Items from a dataset
• • • •

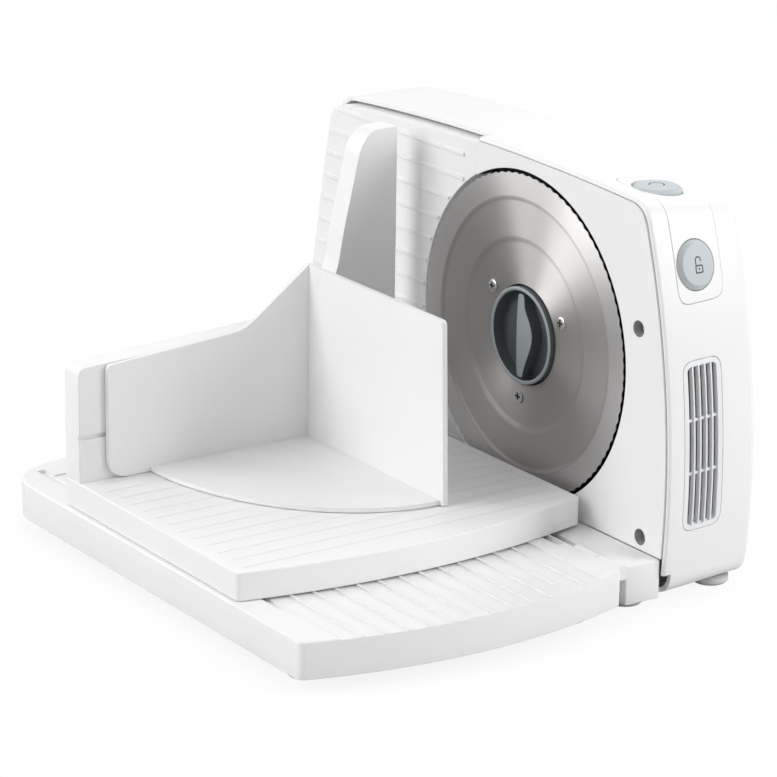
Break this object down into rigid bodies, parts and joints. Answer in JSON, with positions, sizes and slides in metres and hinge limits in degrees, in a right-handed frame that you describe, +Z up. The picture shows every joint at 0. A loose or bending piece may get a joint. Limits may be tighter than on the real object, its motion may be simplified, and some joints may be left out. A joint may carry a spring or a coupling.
{
  "type": "electric food slicer",
  "caption": "Electric food slicer: round blade in a slab housing, adjustable stop plate, sliding carriage with food holder, fold-up table, two push buttons.",
  "frame": {"origin": "middle of the slicer's footprint, at the level its feet stand on", "axes": "+X along the blade plate to the vented end, +Y from the food carriage into the housing, +Z up"},
  "size_m": [0.3492, 0.2908, 0.2061],
  "materials": {
    "white_plastic": "satin white moulded plastic",
    "soft_white": "fine matt white plastic",
    "grey_button": "light blue-grey plastic",
    "dark_plastic": "dark grey plastic",
    "blade_steel": "ground stainless steel",
    "bright_steel": "plated steel",
    "rubber": "soft rubber",
    "gear_plastic": "natural gear plastic",
    "motor_steel": "zinc plated sheet",
    "copper": "copper winding on a laminated core"
  },
  "bodies": {
    "housing": {"rear_shell": "white_plastic", "front_plate": "white_plastic", "upper_plate_screw": "bright_steel", "lower_plate_screw": "bright_steel", "switch_panel": "white_plastic", "top_button_spring": "bright_steel", "side_button_spring": "bright_steel", "top_switch": "dark_plastic", "side_switch": "dark_plastic", "vent_grille": "soft_white", "dial_ring": "soft_white", "blade_axle": "bright_steel", "gear_axle": "bright_steel", "gear_bracket": "motor_steel", "motor_can": "motor_steel", "plinth": "white_plastic", "plinth_screw_1": "bright_steel", "plinth_screw_2": "bright_steel", "foot_front_right": "rubber", "foot_front_left": "rubber", "foot_back_right": "rubber", "foot_back_left": "rubber", "hinge_pin_near": "bright_steel", "hinge_pin_far": "bright_steel", "cord_gland": "rubber"},
    "blade_set": {"blade": "blade_steel", "blade_wheel": "gear_plastic", "blade_screw_1": "bright_steel", "blade_screw_2": "bright_steel", "blade_screw_3": "bright_steel"},
    "lock_knob": {"lock_knob": "dark_plastic"},
    "reduction_gear": {"reduction_gear": "gear_plastic"},
    "motor_rotor": {"motor_rotor": "copper"},
    "stop_plate": {"stop_plate": "white_plastic"},
    "thickness_dial": {"thickness_dial": "grey_button"},
    "top_button": {"top_button": "grey_button"},
    "side_button": {"side_button": "grey_button"},
    "fold_table": {"fold_table": "white_plastic"},
    "carriage_glide": {"carriage_glide": "grey_button"},
    "carriage": {"carriage": "white_plastic"},
    "food_holder": {"food_holder": "white_plastic"}
  },
  "joints": [
    {"name": "blade_spin", "type": "hinge", "parent": "housing", "child": "blade_set", "pos_m": [0.03965, 0.0671, 0.11], "axis": [0, -1, 0], "continuous": true},
    {"name": "lock_knob_turn", "type": "hinge", "parent": "blade_set", "child": "lock_knob", "pos_m": [0.03965, 0.0671, 0.11], "axis": [0, -1, 0], "range_deg": [0, 90]},
    {"name": "gear_spin", "type": "hinge", "parent": "housing", "child": "reduction_gear", "pos_m": [0.08664, 0.0671, 0.1271], "axis": [0, -1, 0], "continuous": true},
    {"name": "rotor_spin", "type": "hinge", "parent": "housing", "child": "motor_rotor", "pos_m": [0.11064, 0.1021, 0.097], "axis": [0, 0, 1], "continuous": true},
    {"name": "thickness_dial_turn", "type": "hinge", "parent": "housing", "child": "thickness_dial", "pos_m": [-0.11635, 0.1304, 0.114], "axis": [0, -1, 0], "range_deg": [0, 300]},
    {"name": "stop_plate_slide", "type": "slide", "parent": "housing", "child": "stop_plate", "axis": [0, 1, 0], "range_m": [0, 0.01299]},
    {"name": "top_button_press", "type": "slide", "parent": "housing", "child": "top_button", "axis": [0, 0, -1], "range_m": [0, 0.003], "stiffness_N_per_m": 900, "springref_m": -0.0015, "deforming": ["top_button_spring"]},
    {"name": "side_button_press", "type": "slide", "parent": "housing", "child": "side_button", "axis": [-0.9571, -0.1171, -0.265], "range_m": [0, 0.003], "stiffness_N_per_m": 900, "springref_m": -0.0015, "deforming": ["side_button_spring"]},
    {"name": "table_fold", "type": "hinge", "parent": "housing", "child": "fold_table", "pos_m": [0.03965, 0.0441, 0.022], "axis": [-1, 0, 0], "range_deg": [0, 90]},
    {"name": "carriage_slide", "type": "slide", "parent": "housing", "child": "carriage_glide", "axis": [1, 0, 0], "range_m": [-0.055, 0.06]},
    {"name": "carriage_lift_off", "type": "slide", "parent": "carriage_glide", "child": "carriage", "axis": [0, 0, 1], "range_m": [0, 0.37]},
    {"name": "holder_slide", "type": "slide", "parent": "carriage", "child": "food_holder", "axis": [0, 1, 0], "range_m": [-0.012, 0.064]}
  ],
  "couplings": [
    {"joint": "gear_spin", "follows": "blade_spin", "ratio": -3},
    {"joint": "rotor_spin", "follows": "blade_spin", "ratio": 60},
    {"joint": "thickness_dial_turn", "follows": "stop_plate_slide", "rad_per_m": 402.77},
    {"joint": "carriage_lift_off", "follows": "table_fold", "m_per_rad": 0.23}
  ]
}
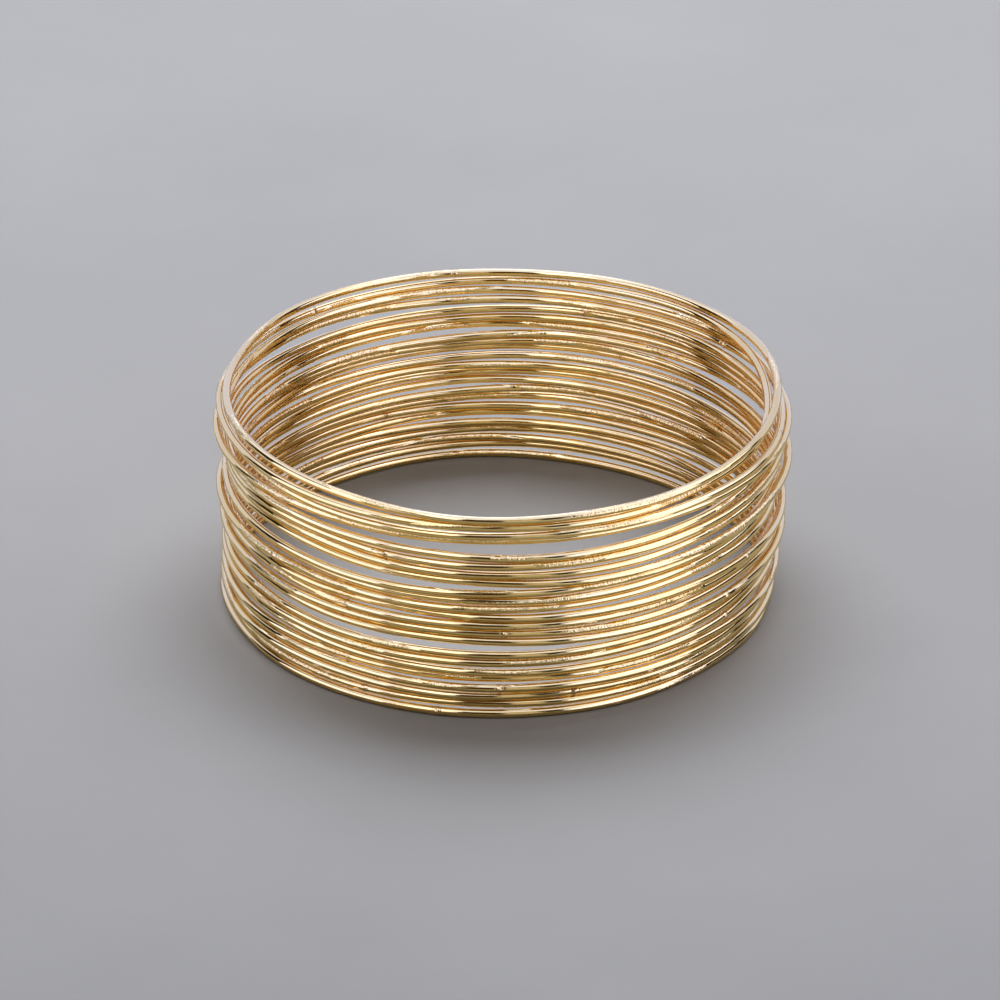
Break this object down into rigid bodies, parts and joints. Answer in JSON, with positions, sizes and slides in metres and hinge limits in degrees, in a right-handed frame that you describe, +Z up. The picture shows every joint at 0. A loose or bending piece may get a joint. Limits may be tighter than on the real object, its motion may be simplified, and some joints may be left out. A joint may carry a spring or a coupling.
{
  "type": "stacked wire bangle",
  "caption": "Stacked bangle of thin, round, polished gold coloured wire hoops, each closed by a small butt weld and lying loose on the hoops below it.",
  "frame": {"origin": "under the middle of the stack, on the surface that it rests on", "axes": "+Z up through the hollow for the wrist, -Y to the front, +X to the right"},
  "size_m": [0.07, 0.0694, 0.0276],
  "materials": {
    "gold_wire": "polished"
  },
  "bodies": {
    "root": {"hoop_01": "gold_wire", "hoop_02": "gold_wire", "hoop_03": "gold_wire", "hoop_04": "gold_wire", "hoop_05": "gold_wire", "hoop_06": "gold_wire", "hoop_07": "gold_wire", "hoop_08": "gold_wire", "hoop_09": "gold_wire", "hoop_10": "gold_wire", "hoop_11": "gold_wire", "hoop_12": "gold_wire", "hoop_13": "gold_wire", "hoop_14": "gold_wire", "hoop_15": "gold_wire", "hoop_16": "gold_wire", "hoop_17": "gold_wire", "hoop_18": "gold_wire", "hoop_19": "gold_wire", "hoop_20": "gold_wire", "hoop_21": "gold_wire", "hoop_22": "gold_wire", "hoop_23": "gold_wire"}
  },
  "joints": []
}
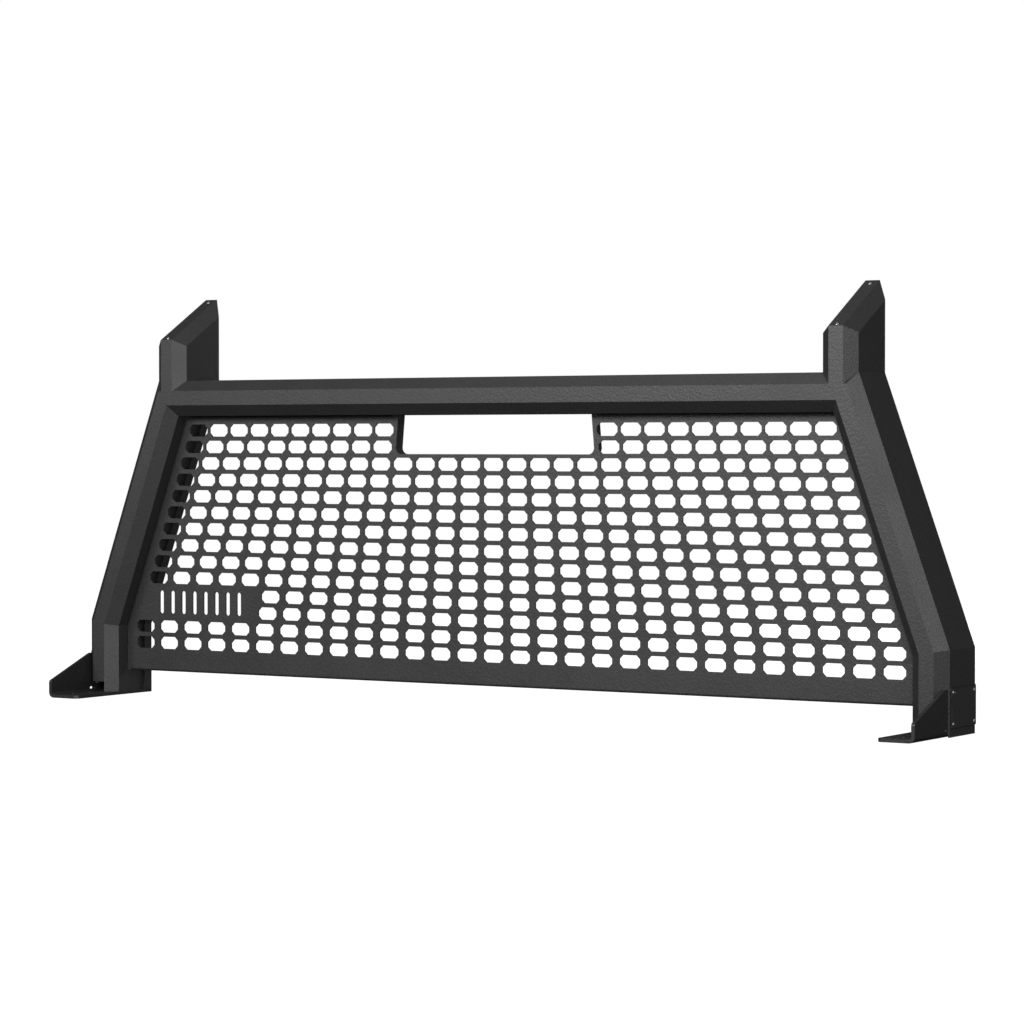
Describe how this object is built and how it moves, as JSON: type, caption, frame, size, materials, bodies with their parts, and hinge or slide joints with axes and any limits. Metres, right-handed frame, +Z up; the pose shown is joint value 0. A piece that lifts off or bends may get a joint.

• • • •

> What is asked: Repeat the material in full, exactly as it stands.

> Final result:
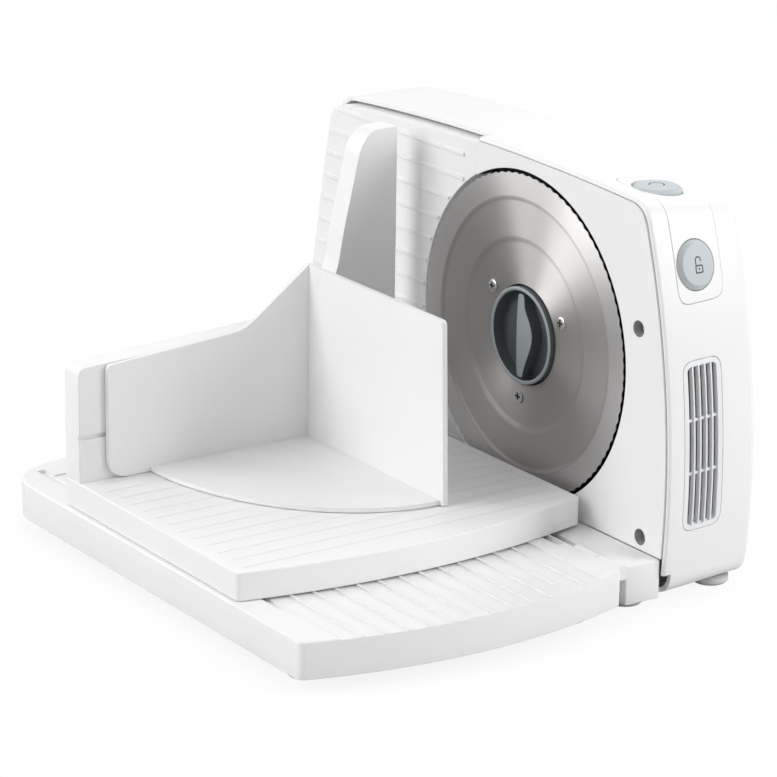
Break this object down into rigid bodies, parts and joints. Answer in JSON, with positions, sizes and slides in metres and hinge limits in degrees, in a right-handed frame that you describe, +Z up. The picture shows every joint at 0. A loose or bending piece may get a joint. Limits may be tighter than on the real object, its motion may be simplified, and some joints may be left out. A joint may carry a spring or a coupling.
{
  "type": "electric food slicer",
  "caption": "Electric food slicer: round blade in a slab housing, adjustable stop plate, sliding carriage with food holder, fold-up table, two push buttons.",
  "frame": {"origin": "middle of the slicer's footprint, at the level its feet stand on", "axes": "+X along the blade plate to the vented end, +Y from the food carriage into the housing, +Z up"},
  "size_m": [0.3492, 0.2908, 0.2061],
  "materials": {
    "white_plastic": "satin white moulded plastic",
    "soft_white": "fine matt white plastic",
    "grey_button": "light blue-grey plastic",
    "dark_plastic": "dark grey plastic",
    "blade_steel": "ground stainless steel",
    "bright_steel": "plated steel",
    "rubber": "soft rubber",
    "gear_plastic": "natural gear plastic",
    "motor_steel": "zinc plated sheet",
    "copper": "copper winding on a laminated core"
  },
  "bodies": {
    "housing": {"rear_shell": "white_plastic", "front_plate": "white_plastic", "upper_plate_screw": "bright_steel", "lower_plate_screw": "bright_steel", "switch_panel": "white_plastic", "top_button_spring": "bright_steel", "side_button_spring": "bright_steel", "top_switch": "dark_plastic", "side_switch": "dark_plastic", "vent_grille": "soft_white", "dial_ring": "soft_white", "blade_axle": "bright_steel", "gear_axle": "bright_steel", "gear_bracket": "motor_steel", "motor_can": "motor_steel", "plinth": "white_plastic", "plinth_screw_1": "bright_steel", "plinth_screw_2": "bright_steel", "foot_front_right": "rubber", "foot_front_left": "rubber", "foot_back_right": "rubber", "foot_back_left": "rubber", "hinge_pin_near": "bright_steel", "hinge_pin_far": "bright_steel", "cord_gland": "rubber"},
    "blade_set": {"blade": "blade_steel", "blade_wheel": "gear_plastic", "blade_screw_1": "bright_steel", "blade_screw_2": "bright_steel", "blade_screw_3": "bright_steel"},
    "lock_knob": {"lock_knob": "dark_plastic"},
    "reduction_gear": {"reduction_gear": "gear_plastic"},
    "motor_rotor": {"motor_rotor": "copper"},
    "stop_plate": {"stop_plate": "white_plastic"},
    "thickness_dial": {"thickness_dial": "grey_button"},
    "top_button": {"top_button": "grey_button"},
    "side_button": {"side_button": "grey_button"},
    "fold_table": {"fold_table": "white_plastic"},
    "carriage_glide": {"carriage_glide": "grey_button"},
    "carriage": {"carriage": "white_plastic"},
    "food_holder": {"food_holder": "white_plastic"}
  },
  "joints": [
    {"name": "blade_spin", "type": "hinge", "parent": "housing", "child": "blade_set", "pos_m": [0.03965, 0.0671, 0.11], "axis": [0, -1, 0], "continuous": true},
    {"name": "lock_knob_turn", "type": "hinge", "parent": "blade_set", "child": "lock_knob", "pos_m": [0.03965, 0.0671, 0.11], "axis": [0, -1, 0], "range_deg": [0, 90]},
    {"name": "gear_spin", "type": "hinge", "parent": "housing", "child": "reduction_gear", "pos_m": [0.08664, 0.0671, 0.1271], "axis": [0, -1, 0], "continuous": true},
    {"name": "rotor_spin", "type": "hinge", "parent": "housing", "child": "motor_rotor", "pos_m": [0.11064, 0.1021, 0.097], "axis": [0, 0, 1], "continuous": true},
    {"name": "thickness_dial_turn", "type": "hinge", "parent": "housing", "child": "thickness_dial", "pos_m": [-0.11635, 0.1304, 0.114], "axis": [0, -1, 0], "range_deg": [0, 300]},
    {"name": "stop_plate_slide", "type": "slide", "parent": "housing", "child": "stop_plate", "axis": [0, 1, 0], "range_m": [0, 0.01299]},
    {"name": "top_button_press", "type": "slide", "parent": "housing", "child": "top_button", "axis": [0, 0, -1], "range_m": [0, 0.003], "stiffness_N_per_m": 900, "springref_m": -0.0015, "deforming": ["top_button_spring"]},
    {"name": "side_button_press", "type": "slide", "parent": "housing", "child": "side_button", "axis": [-0.9571, -0.1171, -0.265], "range_m": [0, 0.003], "stiffness_N_per_m": 900, "springref_m": -0.0015, "deforming": ["side_button_spring"]},
    {"name": "table_fold", "type": "hinge", "parent": "housing", "child": "fold_table", "pos_m": [0.03965, 0.0441, 0.022], "axis": [-1, 0, 0], "range_deg": [0, 90]},
    {"name": "carriage_slide", "type": "slide", "parent": "housing", "child": "carriage_glide", "axis": [1, 0, 0], "range_m": [-0.055, 0.06]},
    {"name": "carriage_lift_off", "type": "slide", "parent": "carriage_glide", "child": "carriage", "axis": [0, 0, 1], "range_m": [0, 0.37]},
    {"name": "holder_slide", "type": "slide", "parent": "carriage", "child": "food_holder", "axis": [0, 1, 0], "range_m": [-0.012, 0.064]}
  ],
  "couplings": [
    {"joint": "gear_spin", "follows": "blade_spin", "ratio": -3},
    {"joint": "rotor_spin", "follows": "blade_spin", "ratio": 60},
    {"joint": "thickness_dial_turn", "follows": "stop_plate_slide", "rad_per_m": 402.77},
    {"joint": "carriage_lift_off", "follows": "table_fold", "m_per_rad": 0.23}
  ]
}
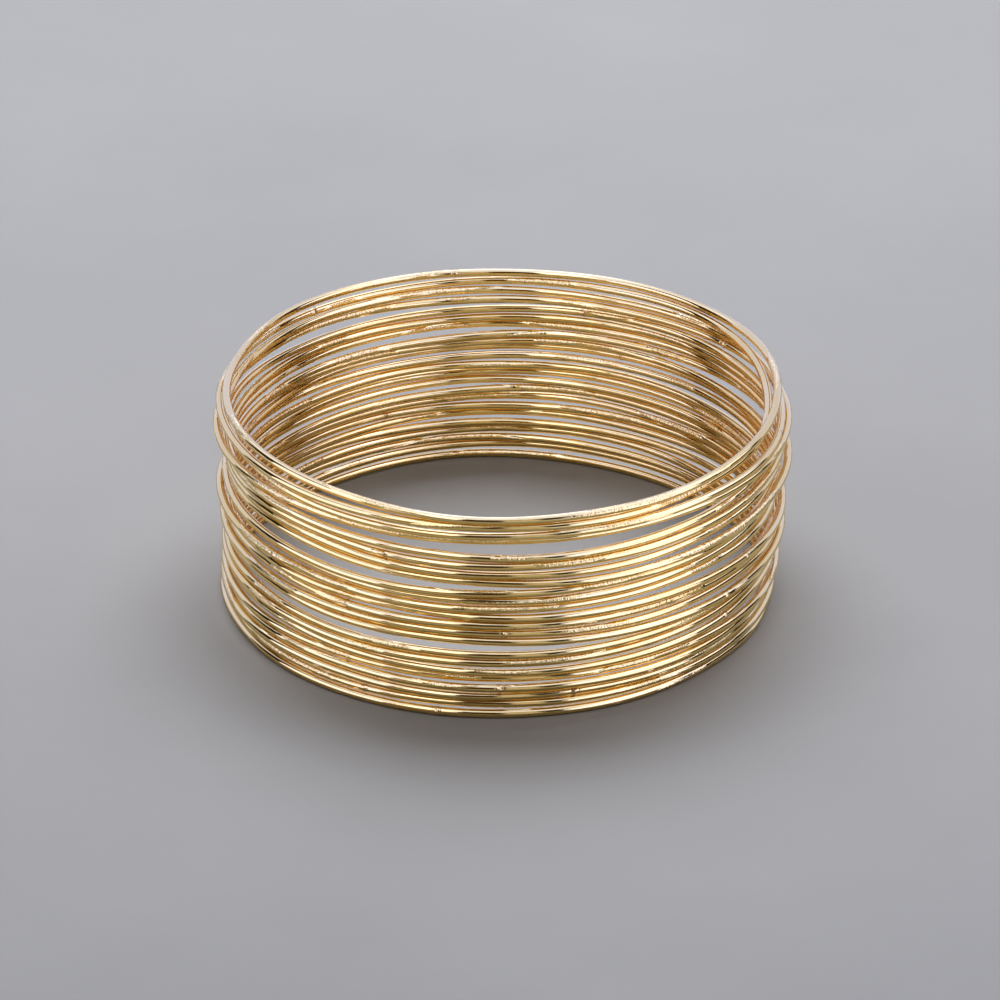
Break this object down into rigid bodies, parts and joints. Answer in JSON, with positions, sizes and slides in metres and hinge limits in degrees, in a right-handed frame that you describe, +Z up. The picture shows every joint at 0. A loose or bending piece may get a joint. Limits may be tighter than on the real object, its motion may be simplified, and some joints may be left out. A joint may carry a spring or a coupling.
{
  "type": "stacked wire bangle",
  "caption": "Stacked bangle of thin, round, polished gold coloured wire hoops, each closed by a small butt weld and lying loose on the hoops below it.",
  "frame": {"origin": "under the middle of the stack, on the surface that it rests on", "axes": "+Z up through the hollow for the wrist, -Y to the front, +X to the right"},
  "size_m": [0.07, 0.0694, 0.0276],
  "materials": {
    "gold_wire": "polished"
  },
  "bodies": {
    "root": {"hoop_01": "gold_wire", "hoop_02": "gold_wire", "hoop_03": "gold_wire", "hoop_04": "gold_wire", "hoop_05": "gold_wire", "hoop_06": "gold_wire", "hoop_07": "gold_wire", "hoop_08": "gold_wire", "hoop_09": "gold_wire", "hoop_10": "gold_wire", "hoop_11": "gold_wire", "hoop_12": "gold_wire", "hoop_13": "gold_wire", "hoop_14": "gold_wire", "hoop_15": "gold_wire", "hoop_16": "gold_wire", "hoop_17": "gold_wire", "hoop_18": "gold_wire", "hoop_19": "gold_wire", "hoop_20": "gold_wire", "hoop_21": "gold_wire", "hoop_22": "gold_wire", "hoop_23": "gold_wire"}
  },
  "joints": []
}
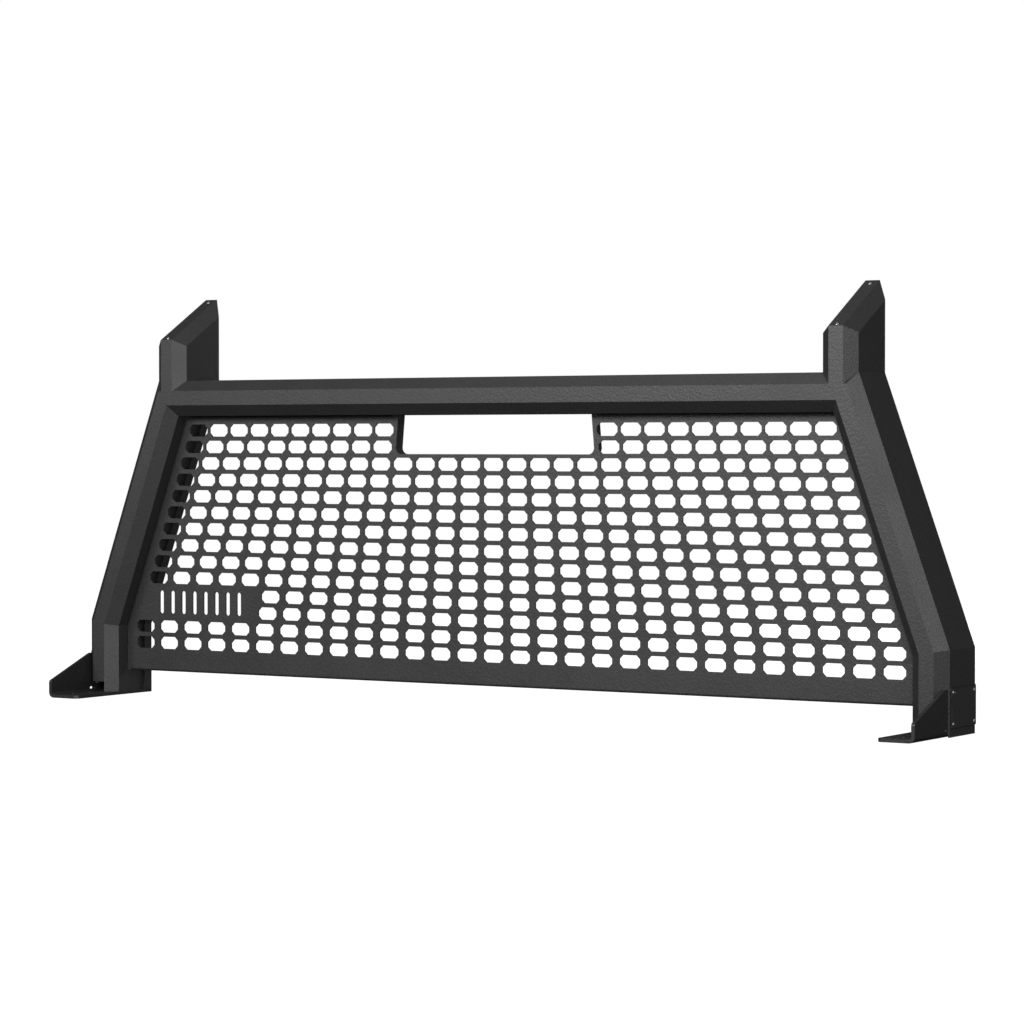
Describe how this object is built and how it moves, as JSON: type, caption, frame, size, materials, bodies with their parts, and hinge or slide joints with axes and any limits. Metres, right-handed frame, +Z up; the pose shown is joint value 0. A piece that lifts off or bends may get a joint.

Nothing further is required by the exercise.